Luis Almagro, secretario general de la OEA, ha mostrado audacia en el cumplimiento de sus tareas. En los dos años y medio de su mandato ha buscado influir insistentemente en la situación interna de los países miembros y ha hecho de Venezuela su principal laboratorio. Si su intención era despertar a la OEA del letargo diplomático, ha coronado esa meta sin atenuantes ni demoras.
Hace 20 días, una dupla boliviana viajó a Washington para jalarle las orejas. Hicieron lo atinado si se considera que cuando Almagro abraza una causa, la persigue hasta agotarla. En una sesión en la que ninguna delegación sabía cuál era el tema en agenda, los portavoces del Estado Plurinacional amonestaron al secretario general exigiéndole su silencio en torno al pedido de habilitación jurídica de Evo Morales como candidato vitalicio. El reclamo estuvo secundado por una profunda ignorancia acerca de las atribuciones estatutarias cedidas al principal personero de la entidad. Los dos enviados abochornaron al país al invocar cláusulas de la Carta de la OEA incapaces de abortar los tuits del máximo funcionario interamericano. El artículo 110 de la Carta de la OEA plantea que el secretario general puede llevar a la atención de la Asamblea General o del Consejo Permanente “cualquier asunto que, en su opinión, pudiese afectar la seguridad y la paz del continente o el desarrollo de los Estados miembros”. Entonces, si puede hacerlo con 35 embajadores, también está autorizado con cualquier internauta del planeta. Que conste pues que no me opongo a que Almagro diga lo que siente cuando así lo juzgue necesario.

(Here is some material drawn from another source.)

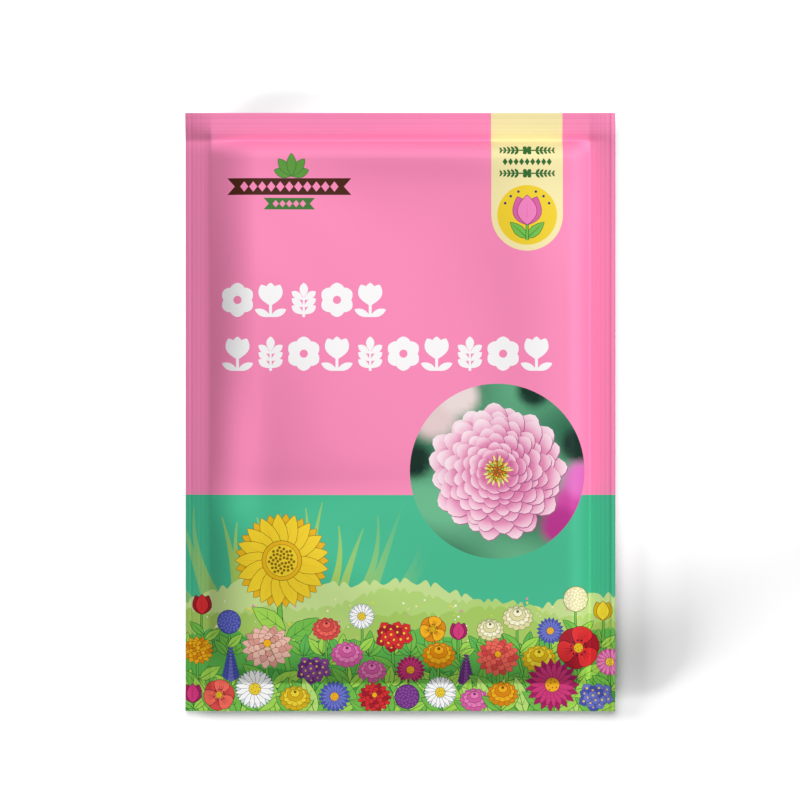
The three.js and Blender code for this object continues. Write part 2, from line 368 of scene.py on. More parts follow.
def bow(start, end, bend, points=9):
    """A curve from start to end that leaves the straight line by bend: 4 bend t (1 - t)."""
    start, end = np.asarray(start, float), np.asarray(end, float)
    t = np.linspace(0, 1, points)[:, None]
    straight = end - start
    aside = np.array([-straight[1], straight[0]]) / np.linalg.norm(straight)
    return start + straight * t + aside * (4 * bend * t * (1 - t))


def rounded_box(x, y, width, height, radius, points=6):
    """A rectangle round (x, y) with quarter circles for corners."""
    angle = np.linspace(0, TURN / 4, points)
    corner = radius * np.stack([np.cos(angle), np.sin(angle)], 1)
    reach = np.array([width / 2 - radius, height / 2 - radius])
    quarters = []
    for k, signs in enumerate([(1, 1), (-1, 1), (-1, -1), (1, -1)]):
        quarters.append(placed(corner, 0, 0, k * TURN / 4) + reach * signs + (x, y))
    return np.concatenate(quarters)


def across_film(low, high, beyond):
    """A rectangle from one height to another, right across the film and beyond its edges."""
    side = HALF_WIDTH + beyond
    return [(-side, low), (side, low), (side, high), (-side, high)]


def grown(outline, by):
    """An outline moved outwards along the mean normal of its two sides at each point, and
    less far where those two nearly cancel."""
    side = np.roll(outline, -1, 0) - outline
    normal = np.stack([side[:, 1], -side[:, 0]], 1) / np.linalg.norm(side, axis=1)[:, None]
    mean = normal + np.roll(normal, 1, 0)
    mean /= np.linalg.norm(mean, axis=1)[:, None].clip(0.2)
    x, y = outline.T
    area = np.sum(x * np.roll(y, -1) - np.roll(x, -1) * y)
    return outline + by * math.copysign(1, area) * mean


class Print:
    """The inks of one film, in the order in which they are laid down."""

    def __init__(self):
        self.outlines = []
        self.paints = []

    def lay(self, outline, paint):
        """One shape. Its paint is a colour, or a function of (x, y) that gives colours."""
        self.outlines.append(np.asarray(outline, float))
        self.paints.append(paint)

    def line(self, outline, paint, edge, width=0.13):
        """One shape with a line of another colour round it."""
        self.lay(grown(outline, width), edge)
        self.lay(outline, paint)


# ---------------------------------------------------------------- printed flowers and leaves
def leaf(ink, x, y, angle, length, width, fill=LEAF):
    """A pointed leaf with its outline and midrib, and side veins where it is long."""
    ink.line(petal(x, y, angle, length, width, 7, 0.85, 1.0), fill, LEAF_EDGE)
    heading = np.array([math.cos(angle), math.sin(angle)])
    aside = np.array([-heading[1], heading[0]])
    foot = np.array([x, y])
    ink.lay(ribbon(bow(foot, foot + 0.85 * length * heading, 0, 3), 0.17, 0.06), LEAF_EDGE)
    for share in (0.28, 0.52) if length > VEINED_LENGTH else ():
        root = foot + share * length * heading
        for side in (-1, 1):
            tip = root + 0.13 * length * heading + side * 0.3 * width * aside
            ink.lay(ribbon([root, tip], 0.1, 0.05), LEAF_EDGE)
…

Sin embargo, sí nos asiste el derecho a pedirle algo de sagacidad en sus mensajes. No se había concluido aún el recuento de votos de las elecciones regionales venezolanas, y el locuaz uruguayo ya estaba instalado frente a su cámara portátil para detonar uno de sus iracundos estallidos. “Es muy claro que cualquier fuerza política que acepta ir a una elección sin garantías, se transforma en instrumento esencial del eventual fraude, y demuestra que no tiene reflejos democráticos”. Sigo escuchándolo y me cuesta creer: “La dirigencia política opositora deberá unirse a la gente y a los pocos líderes que, en consonancia con sus principios, entendieron en todo momento que la ciudadanía de Venezuela quiere libertades y no está dispuesta a seguir las reglas de la dictadura”.
¿Qué le da valor al secretario general de la OEA para descalificar a la mayoría de la oposición venezolana que en medio de condiciones tan adversas decidió competir electoralmente por 23 gobernaciones?, ¿desde cuándo desistir de las urnas puede considerarse un arma aceptable para luchar por la democracia?, ¿está aconsejando Almagro acaso el retorno de la violencia callejera?
Es innegable que Venezuela no es el país más confortable para ser opositor al gobierno chavista, pero también está demostrado que cuando los electores hacen fila, controlan los escrutinios, vigilan la confección de las actas y cohesionan sus energías, pueden ganar como lo hicieron este domingo en cinco estados de la república. Más aún, ¿con qué derecho puede Almagro devaluar a gobernadores opositores electos en 2012 que aspiraban con toda lógica a ser reelegidos este año? La oposición venezolana ha cosechado triunfos resonantes sobre chavistas históricos como Aristóbulo Istúriz o Francisco Arias. ¿Por qué hubieran tenido que renunciar a esas conquistas solo porque el gobierno central hace todo lo legal e ilegal para evitarlas? Hay, a veces, una delgada línea entre ser demócrata y obrar como un conspirador. Almagro bien podría haberla atravesado y quizás por eso posó cándidamente en una foto en Miami con el genocida Carlos Sánchez Berzaín.